Objective
From the entries below, copy every line where the string "joints" appears.
>>>>
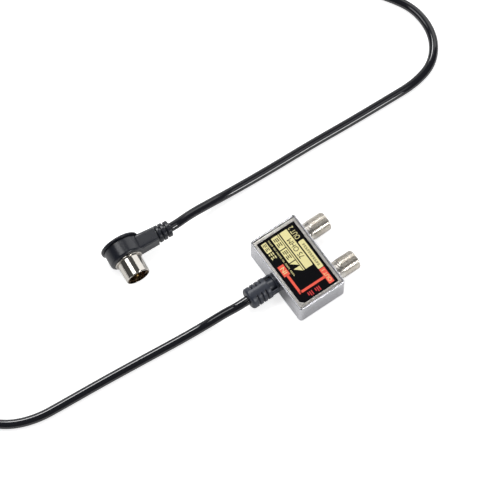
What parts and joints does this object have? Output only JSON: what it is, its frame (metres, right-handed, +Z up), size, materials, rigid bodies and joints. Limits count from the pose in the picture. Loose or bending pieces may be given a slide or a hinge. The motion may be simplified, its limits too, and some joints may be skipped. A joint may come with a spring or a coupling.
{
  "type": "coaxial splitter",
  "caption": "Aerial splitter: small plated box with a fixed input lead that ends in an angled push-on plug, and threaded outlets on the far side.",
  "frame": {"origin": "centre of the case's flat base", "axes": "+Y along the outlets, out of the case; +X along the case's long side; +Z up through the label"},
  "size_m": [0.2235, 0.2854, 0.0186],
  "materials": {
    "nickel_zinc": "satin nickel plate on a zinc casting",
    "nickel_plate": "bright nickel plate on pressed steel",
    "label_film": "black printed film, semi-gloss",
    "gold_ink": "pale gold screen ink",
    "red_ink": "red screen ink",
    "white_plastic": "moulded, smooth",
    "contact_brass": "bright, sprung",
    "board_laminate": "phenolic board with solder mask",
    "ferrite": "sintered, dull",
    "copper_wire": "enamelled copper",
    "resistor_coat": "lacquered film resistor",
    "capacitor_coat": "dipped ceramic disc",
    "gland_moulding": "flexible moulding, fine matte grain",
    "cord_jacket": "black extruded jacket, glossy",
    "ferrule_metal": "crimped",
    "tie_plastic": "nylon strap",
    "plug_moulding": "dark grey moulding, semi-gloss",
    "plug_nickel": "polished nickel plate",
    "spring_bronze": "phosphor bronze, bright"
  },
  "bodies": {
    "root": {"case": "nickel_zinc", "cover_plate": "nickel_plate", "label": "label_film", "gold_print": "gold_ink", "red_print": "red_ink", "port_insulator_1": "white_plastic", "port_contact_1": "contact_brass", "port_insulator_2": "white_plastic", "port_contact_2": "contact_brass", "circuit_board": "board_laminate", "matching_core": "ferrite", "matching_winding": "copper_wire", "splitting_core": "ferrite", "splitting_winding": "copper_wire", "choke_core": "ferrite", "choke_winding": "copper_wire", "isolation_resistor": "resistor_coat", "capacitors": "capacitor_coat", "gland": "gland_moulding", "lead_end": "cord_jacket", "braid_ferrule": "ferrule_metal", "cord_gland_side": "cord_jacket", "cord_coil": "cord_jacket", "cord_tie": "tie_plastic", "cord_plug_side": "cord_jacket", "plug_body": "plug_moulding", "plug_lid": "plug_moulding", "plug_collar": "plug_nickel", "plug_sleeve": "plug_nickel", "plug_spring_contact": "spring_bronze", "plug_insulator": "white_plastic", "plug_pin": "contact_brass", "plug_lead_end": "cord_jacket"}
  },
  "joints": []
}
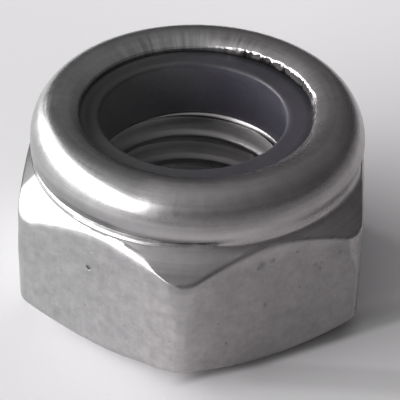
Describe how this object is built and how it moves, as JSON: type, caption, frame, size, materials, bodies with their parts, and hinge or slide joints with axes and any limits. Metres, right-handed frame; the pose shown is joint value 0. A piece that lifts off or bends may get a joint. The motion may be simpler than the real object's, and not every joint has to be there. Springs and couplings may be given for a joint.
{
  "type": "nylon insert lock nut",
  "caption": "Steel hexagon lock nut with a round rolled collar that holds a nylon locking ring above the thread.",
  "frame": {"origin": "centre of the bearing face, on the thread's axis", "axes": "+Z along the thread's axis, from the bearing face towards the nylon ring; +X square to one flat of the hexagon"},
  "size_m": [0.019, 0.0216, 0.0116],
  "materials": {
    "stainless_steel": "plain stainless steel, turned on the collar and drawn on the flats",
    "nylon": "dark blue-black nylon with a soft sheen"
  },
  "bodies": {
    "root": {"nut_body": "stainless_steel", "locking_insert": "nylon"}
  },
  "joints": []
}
<<<<
>>>>
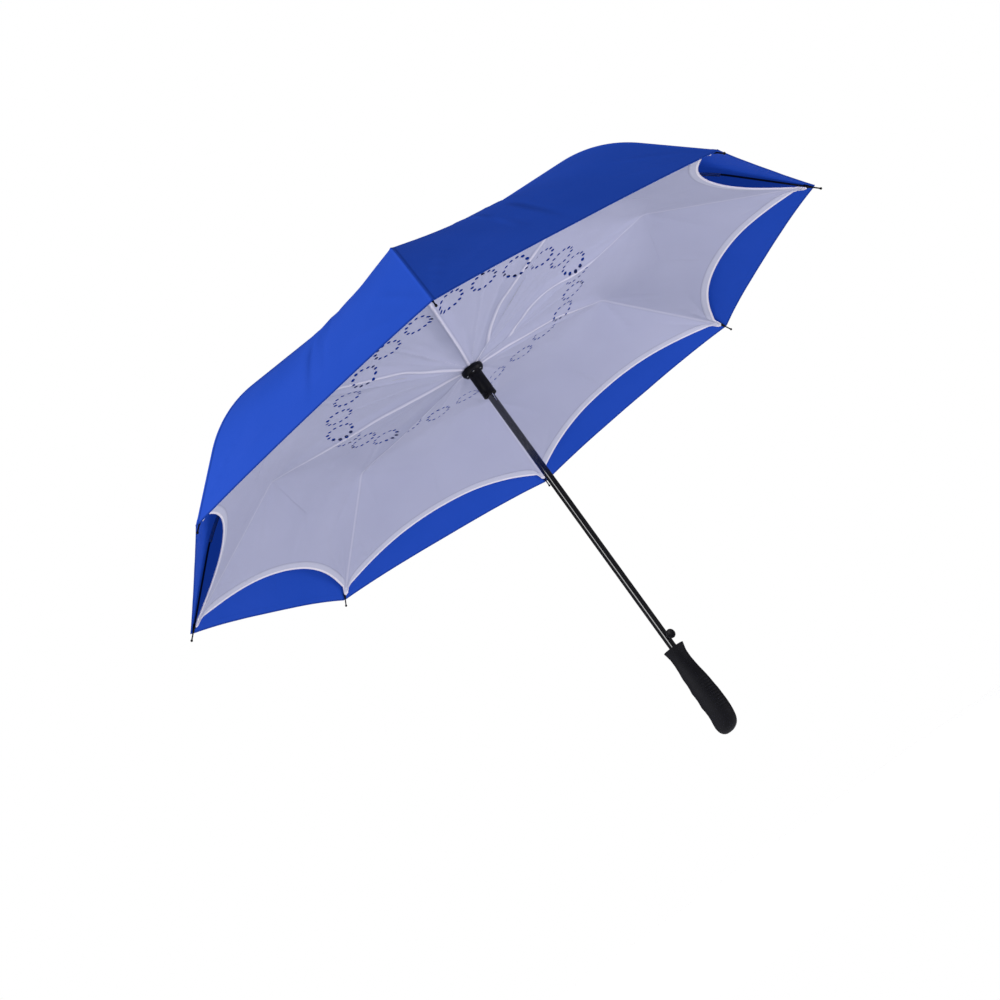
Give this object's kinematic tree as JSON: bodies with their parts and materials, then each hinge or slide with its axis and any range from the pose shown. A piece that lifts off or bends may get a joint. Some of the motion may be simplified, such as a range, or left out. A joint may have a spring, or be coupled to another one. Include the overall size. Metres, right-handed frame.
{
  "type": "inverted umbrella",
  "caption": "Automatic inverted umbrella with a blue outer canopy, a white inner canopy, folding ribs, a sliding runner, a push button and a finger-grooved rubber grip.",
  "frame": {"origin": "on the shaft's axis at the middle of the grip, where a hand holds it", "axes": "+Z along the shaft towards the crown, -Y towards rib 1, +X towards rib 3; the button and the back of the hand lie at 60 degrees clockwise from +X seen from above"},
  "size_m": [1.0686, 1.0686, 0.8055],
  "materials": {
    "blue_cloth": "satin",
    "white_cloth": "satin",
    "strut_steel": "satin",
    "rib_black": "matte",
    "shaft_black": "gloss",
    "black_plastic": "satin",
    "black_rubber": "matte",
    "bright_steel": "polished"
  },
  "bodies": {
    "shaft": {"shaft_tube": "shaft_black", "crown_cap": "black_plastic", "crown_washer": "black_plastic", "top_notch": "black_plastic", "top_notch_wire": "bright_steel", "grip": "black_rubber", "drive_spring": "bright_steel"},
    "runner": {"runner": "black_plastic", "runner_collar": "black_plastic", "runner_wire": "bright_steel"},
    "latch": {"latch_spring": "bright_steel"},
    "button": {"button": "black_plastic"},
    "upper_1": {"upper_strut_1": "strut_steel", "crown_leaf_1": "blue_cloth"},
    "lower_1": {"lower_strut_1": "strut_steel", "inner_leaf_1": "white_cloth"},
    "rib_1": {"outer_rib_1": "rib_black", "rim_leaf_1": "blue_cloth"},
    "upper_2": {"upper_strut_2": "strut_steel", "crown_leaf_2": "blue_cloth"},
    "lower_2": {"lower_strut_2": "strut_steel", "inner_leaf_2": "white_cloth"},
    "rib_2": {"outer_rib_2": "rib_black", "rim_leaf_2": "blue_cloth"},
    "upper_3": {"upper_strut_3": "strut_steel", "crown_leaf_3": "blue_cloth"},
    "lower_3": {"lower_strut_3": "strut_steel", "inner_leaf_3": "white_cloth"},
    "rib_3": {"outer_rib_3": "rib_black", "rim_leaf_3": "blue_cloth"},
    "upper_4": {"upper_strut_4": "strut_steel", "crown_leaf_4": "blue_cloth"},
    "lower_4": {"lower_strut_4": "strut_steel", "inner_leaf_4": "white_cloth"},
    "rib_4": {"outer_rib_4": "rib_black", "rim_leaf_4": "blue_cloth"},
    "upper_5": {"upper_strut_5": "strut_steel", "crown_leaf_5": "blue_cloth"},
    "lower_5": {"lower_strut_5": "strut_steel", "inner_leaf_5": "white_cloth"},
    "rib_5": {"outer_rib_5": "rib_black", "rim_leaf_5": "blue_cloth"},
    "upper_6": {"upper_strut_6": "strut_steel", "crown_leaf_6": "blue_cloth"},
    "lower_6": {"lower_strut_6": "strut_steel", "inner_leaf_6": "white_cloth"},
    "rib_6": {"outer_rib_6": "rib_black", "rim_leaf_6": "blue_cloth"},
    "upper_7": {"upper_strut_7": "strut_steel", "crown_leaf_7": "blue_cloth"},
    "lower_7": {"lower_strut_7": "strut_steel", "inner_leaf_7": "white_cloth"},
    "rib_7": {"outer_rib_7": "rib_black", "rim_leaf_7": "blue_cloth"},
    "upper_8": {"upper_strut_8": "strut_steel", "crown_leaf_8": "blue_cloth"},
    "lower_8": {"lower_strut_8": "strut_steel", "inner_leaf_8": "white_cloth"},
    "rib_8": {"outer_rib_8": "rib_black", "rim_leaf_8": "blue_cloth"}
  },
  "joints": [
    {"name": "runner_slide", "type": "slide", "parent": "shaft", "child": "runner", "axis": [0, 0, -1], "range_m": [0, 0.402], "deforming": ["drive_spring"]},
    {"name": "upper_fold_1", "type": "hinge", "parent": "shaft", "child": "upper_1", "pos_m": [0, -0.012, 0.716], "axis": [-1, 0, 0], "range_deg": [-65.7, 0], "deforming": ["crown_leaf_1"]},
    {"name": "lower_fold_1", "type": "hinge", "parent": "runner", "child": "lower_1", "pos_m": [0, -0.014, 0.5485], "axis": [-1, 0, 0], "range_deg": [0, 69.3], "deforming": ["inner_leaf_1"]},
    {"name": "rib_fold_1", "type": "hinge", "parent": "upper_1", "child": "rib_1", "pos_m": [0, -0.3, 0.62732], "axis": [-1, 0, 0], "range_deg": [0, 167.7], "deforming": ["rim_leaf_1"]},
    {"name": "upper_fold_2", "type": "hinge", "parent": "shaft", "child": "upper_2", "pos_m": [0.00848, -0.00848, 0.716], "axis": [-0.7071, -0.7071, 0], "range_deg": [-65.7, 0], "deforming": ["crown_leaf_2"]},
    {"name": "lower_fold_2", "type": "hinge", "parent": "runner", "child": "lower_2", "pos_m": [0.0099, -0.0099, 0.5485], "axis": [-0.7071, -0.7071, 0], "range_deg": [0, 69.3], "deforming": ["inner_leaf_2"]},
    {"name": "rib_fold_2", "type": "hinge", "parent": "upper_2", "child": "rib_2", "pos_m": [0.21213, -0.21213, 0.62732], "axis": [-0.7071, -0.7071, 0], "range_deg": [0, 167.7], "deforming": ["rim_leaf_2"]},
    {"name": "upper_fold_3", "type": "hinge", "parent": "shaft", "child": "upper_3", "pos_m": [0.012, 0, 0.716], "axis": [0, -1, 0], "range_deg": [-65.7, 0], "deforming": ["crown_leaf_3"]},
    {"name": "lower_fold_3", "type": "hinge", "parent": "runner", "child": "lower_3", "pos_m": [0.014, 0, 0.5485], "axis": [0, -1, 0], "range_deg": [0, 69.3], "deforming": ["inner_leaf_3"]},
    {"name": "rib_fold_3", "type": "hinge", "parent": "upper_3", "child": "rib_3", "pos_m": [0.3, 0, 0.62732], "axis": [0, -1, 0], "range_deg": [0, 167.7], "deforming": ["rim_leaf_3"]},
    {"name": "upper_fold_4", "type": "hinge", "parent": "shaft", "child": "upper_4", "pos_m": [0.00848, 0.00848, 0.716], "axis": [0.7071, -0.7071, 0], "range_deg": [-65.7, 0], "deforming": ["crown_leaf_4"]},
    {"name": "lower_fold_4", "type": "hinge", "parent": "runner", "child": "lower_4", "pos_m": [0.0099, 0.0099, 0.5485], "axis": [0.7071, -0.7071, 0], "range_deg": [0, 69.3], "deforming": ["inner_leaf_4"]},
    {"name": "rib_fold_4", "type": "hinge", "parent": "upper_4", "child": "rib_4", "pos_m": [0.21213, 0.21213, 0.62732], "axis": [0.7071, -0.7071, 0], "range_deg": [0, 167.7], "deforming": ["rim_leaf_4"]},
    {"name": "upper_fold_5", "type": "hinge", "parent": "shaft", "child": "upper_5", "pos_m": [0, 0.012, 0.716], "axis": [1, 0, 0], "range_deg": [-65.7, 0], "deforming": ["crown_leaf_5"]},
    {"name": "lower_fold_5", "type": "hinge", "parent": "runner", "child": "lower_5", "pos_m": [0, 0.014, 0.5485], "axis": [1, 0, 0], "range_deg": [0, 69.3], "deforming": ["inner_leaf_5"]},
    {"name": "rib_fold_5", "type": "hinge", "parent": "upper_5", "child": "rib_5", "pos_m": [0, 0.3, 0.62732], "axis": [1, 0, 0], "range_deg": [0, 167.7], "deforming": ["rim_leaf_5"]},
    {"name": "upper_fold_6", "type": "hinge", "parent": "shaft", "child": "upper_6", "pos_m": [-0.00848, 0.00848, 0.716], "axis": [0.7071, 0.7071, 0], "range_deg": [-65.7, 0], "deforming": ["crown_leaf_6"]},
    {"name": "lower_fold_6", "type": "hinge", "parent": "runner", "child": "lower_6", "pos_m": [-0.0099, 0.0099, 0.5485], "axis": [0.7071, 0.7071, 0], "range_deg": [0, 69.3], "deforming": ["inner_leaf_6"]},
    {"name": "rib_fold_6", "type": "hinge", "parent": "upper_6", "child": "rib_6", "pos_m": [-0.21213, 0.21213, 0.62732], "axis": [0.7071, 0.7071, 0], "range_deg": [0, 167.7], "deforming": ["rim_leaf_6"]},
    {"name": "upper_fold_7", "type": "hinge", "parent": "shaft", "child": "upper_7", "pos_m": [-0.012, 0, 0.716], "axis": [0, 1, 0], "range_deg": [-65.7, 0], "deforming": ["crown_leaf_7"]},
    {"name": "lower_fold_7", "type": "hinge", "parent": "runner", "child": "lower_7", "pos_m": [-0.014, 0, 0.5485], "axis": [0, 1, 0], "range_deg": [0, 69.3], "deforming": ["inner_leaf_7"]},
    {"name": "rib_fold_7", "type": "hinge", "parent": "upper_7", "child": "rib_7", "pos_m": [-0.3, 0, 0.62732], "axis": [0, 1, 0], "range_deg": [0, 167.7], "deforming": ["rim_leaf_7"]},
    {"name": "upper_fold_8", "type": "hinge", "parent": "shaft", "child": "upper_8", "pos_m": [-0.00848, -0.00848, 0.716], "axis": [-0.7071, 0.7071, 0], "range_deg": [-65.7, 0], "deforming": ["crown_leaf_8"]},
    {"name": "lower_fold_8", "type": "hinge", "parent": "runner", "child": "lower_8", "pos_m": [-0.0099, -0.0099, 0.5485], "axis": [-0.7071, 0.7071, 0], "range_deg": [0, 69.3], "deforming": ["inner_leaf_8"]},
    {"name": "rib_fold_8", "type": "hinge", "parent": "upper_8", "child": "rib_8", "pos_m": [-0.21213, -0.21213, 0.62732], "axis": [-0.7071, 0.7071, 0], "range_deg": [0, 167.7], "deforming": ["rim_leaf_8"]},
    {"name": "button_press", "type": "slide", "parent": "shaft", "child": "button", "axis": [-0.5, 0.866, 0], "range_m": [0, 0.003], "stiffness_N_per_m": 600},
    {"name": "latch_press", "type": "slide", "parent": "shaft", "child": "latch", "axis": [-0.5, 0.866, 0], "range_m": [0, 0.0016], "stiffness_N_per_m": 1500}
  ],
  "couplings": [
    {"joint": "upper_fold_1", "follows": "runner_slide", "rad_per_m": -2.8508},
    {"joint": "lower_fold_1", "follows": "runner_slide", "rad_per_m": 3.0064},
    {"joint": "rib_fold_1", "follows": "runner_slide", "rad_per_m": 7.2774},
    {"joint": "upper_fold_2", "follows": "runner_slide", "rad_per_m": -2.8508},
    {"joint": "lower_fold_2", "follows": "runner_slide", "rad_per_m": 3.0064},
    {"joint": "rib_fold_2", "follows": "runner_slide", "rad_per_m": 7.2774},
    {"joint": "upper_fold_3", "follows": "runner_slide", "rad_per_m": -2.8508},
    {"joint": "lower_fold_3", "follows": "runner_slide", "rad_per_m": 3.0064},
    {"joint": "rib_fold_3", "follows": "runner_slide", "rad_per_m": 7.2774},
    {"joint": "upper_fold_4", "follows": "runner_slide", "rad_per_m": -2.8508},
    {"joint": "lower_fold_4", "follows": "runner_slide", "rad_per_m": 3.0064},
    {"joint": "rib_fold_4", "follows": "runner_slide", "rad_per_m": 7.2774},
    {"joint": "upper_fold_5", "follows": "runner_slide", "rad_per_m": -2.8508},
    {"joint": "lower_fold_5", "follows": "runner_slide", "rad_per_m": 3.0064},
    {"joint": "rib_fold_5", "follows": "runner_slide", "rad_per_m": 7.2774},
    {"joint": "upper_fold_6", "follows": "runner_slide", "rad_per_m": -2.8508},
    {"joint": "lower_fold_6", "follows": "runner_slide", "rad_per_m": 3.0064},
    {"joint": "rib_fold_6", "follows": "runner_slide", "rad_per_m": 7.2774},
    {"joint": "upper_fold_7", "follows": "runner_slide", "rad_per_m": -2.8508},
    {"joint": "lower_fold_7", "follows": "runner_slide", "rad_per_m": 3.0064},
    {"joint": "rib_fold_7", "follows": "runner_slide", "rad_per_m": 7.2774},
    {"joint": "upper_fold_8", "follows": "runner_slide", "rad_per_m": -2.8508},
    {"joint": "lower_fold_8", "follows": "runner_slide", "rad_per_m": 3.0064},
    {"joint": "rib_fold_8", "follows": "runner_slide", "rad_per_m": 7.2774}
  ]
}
<<<<
Task solution
What parts and joints does this object have? Output only JSON: what it is, its frame (metres, right-handed, +Z up), size, materials, rigid bodies and joints. Limits count from the pose in the picture. Loose or bending pieces may be given a slide or a hinge. The motion may be simplified, its limits too, and some joints may be skipped. A joint may come with a spring or a coupling.
  "joints": []
Describe how this object is built and how it moves, as JSON: type, caption, frame, size, materials, bodies with their parts, and hinge or slide joints with axes and any limits. Metres, right-handed frame; the pose shown is joint value 0. A piece that lifts off or bends may get a joint. The motion may be simpler than the real object's, and not every joint has to be there. Springs and couplings may be given for a joint.
  "joints": []
  "joints": [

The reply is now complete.